La concretezza

Leggevo nei giorni scorsi un breve saggio di Milan Kundera (Praga, poesia che scompare, Adelphi 2024, 102 pagine) che mi ha ricordato come molto spesso la filosofia occidentale, nonostante tutti suoi sforzi ha dimenticato l’apporto dato dai piccoli popoli europei, come appunto i cechi, un apporto tuttavia non secondario a dire di Kundera che rimarca i legami tra un approccio concreto al mondo e lo strutturalismo che dalla piccola repubblica slava, ma non per questo orientale per cultura, si è diffuso grazie a studiosi locali fino in Francia dove ha preso piede e si è sviluppato.

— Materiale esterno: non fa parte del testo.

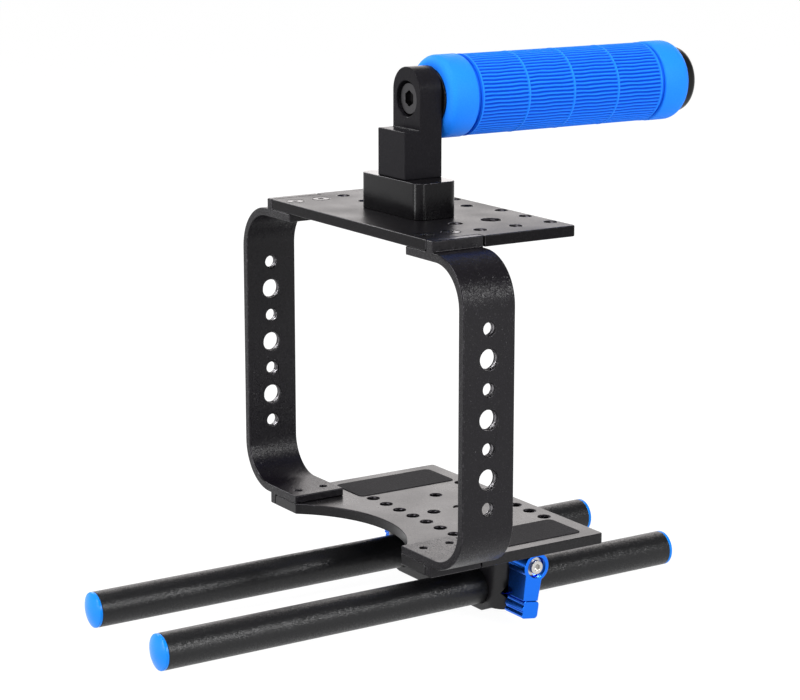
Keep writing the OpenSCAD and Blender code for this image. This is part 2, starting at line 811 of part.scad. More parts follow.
module clamp_dowels() {
    color([0.75, 0.75, 0.75])
        for (sx = [-1, 1])
            translate([sx * dowel_x, clamp_mid_y, clamp_top - dowel_in_block + dowel_end_gap])
                cylinder(h = dowel_in_block + dowel_in_plate - 2 * dowel_end_gap, r = dowel_r,
                    $fn = small_fn);
}

// Puts a lever piece drawn with its screw's axis along X, its arm down, on one side
module at_lever(side) {
    translate([0, lever_y, lever_z])
        rotate([side > 0 ? -lever_lean : left_lever_lean, 0, 0])
            scale([side, 1, 1]) children();
}

// Arm and tip of a lever, drawn in Y and Z with the screw's axis at the centre
module lever_outline() {
    tip_z = -lever_reach + tip_len;
    translate([-arm_offset, 0])
        polygon([
            [-arm_root_w / 2, 0], [-arm_end_w / 2, tip_z],
            [arm_end_w / 2, tip_z], [arm_root_w / 2, 0]
        ]);
}

module lever_tip_outline() {
    translate([-arm_offset, -lever_reach + tip_len / 2]) round_rect(tip_w, tip_len, tip_corner_r);
}

module lever() {
    difference() {
        union() {
            translate([lever_in, 0, 0])
                along_x()
                    linear_extrude(lever_depth) {
                        circle(d = hub_d, $fn = round_fn);
                        lever_outline();
                    }
            translate([lever_in, 0, 0])
                along_x()
                    linear_extrude(lever_depth + tip_step) lever_tip_outline();
            translate([clamp_half + boss_gap, 0, 0])
                rotate([0, 90, 0])
                    cylinder(h = lever_stand_off - boss_gap + lever_depth / 2, r = boss_r, $fn = round_fn);
        }
        // Cup for washer and screw, and the six-sided hole for the stud
        translate([lever_out - cup_depth, 0, 0])
            rotate([0, 90, 0]) cylinder(h = cup_depth + over, r = cup_r, $fn = round_fn);
        translate([clamp_half, 0, 0])
            rotate([0, 90, 0])
                cylinder(h = lever_out - clamp_half, d = (stud_hex + 2 * seat) / cos(30), $fn = 6);
        // Finger grooves across the tip's front
        for (i = [0, 1])
            translate([lever_in - over, -arm_offset - tip_w / 2 - tip_groove_out,
                    -lever_reach + tip_len - tip_first_groove - i * tip_groove_step])
                rotate([0, 90, 0])
                    cylinder(h = lever_depth + tip_step + 2 * over, r = tip_groove_r, $fn = small_fn);
    }
}

module lever_stud() {
    difference() {
        union() {
            translate([clamp_half - clamp_side - stud_bite + stud_end_gap, 0, 0])
                rotate([0, 90, 0])
                    cylinder(h = clamp_side + stud_bite - stud_end_gap + boss_gap, r = stud_r,
                        $fn = round_fn);
            translate([clamp_half + boss_gap, 0, 0])
                rotate([0, 90, 0])
                    cylinder(h = lever_out - cup_depth - clamp_half - boss_gap - seat,
                        d = stud_hex / cos(30), $fn = 6);
        }
        translate([lever_out - cup_depth - m3_bite, 0, 0])
            rotate([0, 90, 0]) cylinder(h = m3_bite + over, r = m3_minor_r + seat, $fn = small_fn);
    }
}

module lever_washer() {
    translate([lever_out - cup_depth, 0, 0])
        rotate([0, 90, 0])
            difference() {
                cylinder(h = washer_t, r = washer_r, $fn = round_fn);
                translate([0, 0, -over])
                    cylinder(h = washer_t + 2 * over, r = washer_bore_r, $fn = small_fn);
            }
}

module lever_screw() {
    head_x = lever_out - cup_depth + washer_t;
    difference() {
        union() {
            translate([head_x, 0, 0])
                rotate([0, 90, 0]) cylinder(h = m3_head_h, r = m3_head_r, $fn = small_fn);
            translate([head_x - washer_t - m3_bite + screw_short, 0, 0])
                rotate([0, 90, 0])
                    cylinder(h = washer_t + m3_bite - screw_short, r = m3_minor_r, $fn = small_fn);
        }
        translate([head_x + m3_head_h - hex_key_m3_depth, 0, 0])
            rotate([0, 90, 0])
                cylinder(h = hex_key_m3_depth + over, d = hex_key_m3 / cos(30), $fn = 6);
    }
}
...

Non avendo fatto degli studi specifici su questa corrente di pensiero, quello che mi affascina dalle poche parole dello scrittore ceco è un approccio diverso alla realtà, non tanto tramite idee che tendano a coglierne solo l’essenza o tendano a schematizzare la realtà, quanto un approccio che colga la realtà nella sua interezza e nella sua concretezza. Kundera porta l’esempio della musica di Janacek, che tenta di sviluppare delle sonorità che colgano la realtà della natura nei suoi particolari andando oltre le sonorità standardizzate della musica classica.

Cogliere la concretezza delle cose vuol dire non coglierne solo la superficie ma accettare la realtà nella sua completezza non dimenticandone né la materialità né la spiritualità ma facendo convivere e coesistere le diverse dimensioni nel concreto che viviamo e con cui veniamo a confrontarci quotidianamente. Sicuramente un approccio sano che supera il dualismo cartesiano e che in certo qual modo ci ricorda un approccio trascendental-pragmatico in cui l’azione concreta invera il puro pensiero, un approccio forse più artiginalale e meno scientifico, ma che a mio parere non è solo della cultura ceca, ma che è tipico della nostra italianità, capace di grandi realizzazioni concrete, dove il pensare non è scevro di un agire artigianale che si confronta con la concretezza della realtà in una dimensione storica (ricordiamo qui l’apporto del pensiero vichiano).

Ripartire da qui per apprezzare le diverse componenti del nostro essere, in cui i sensi non sono secondari rispetto al puro pensiero, ma ci alutino a confrontarci meglio con il mondo e ad interagire con esso e ci ricordano la nostra dimensione incarnata di uomini.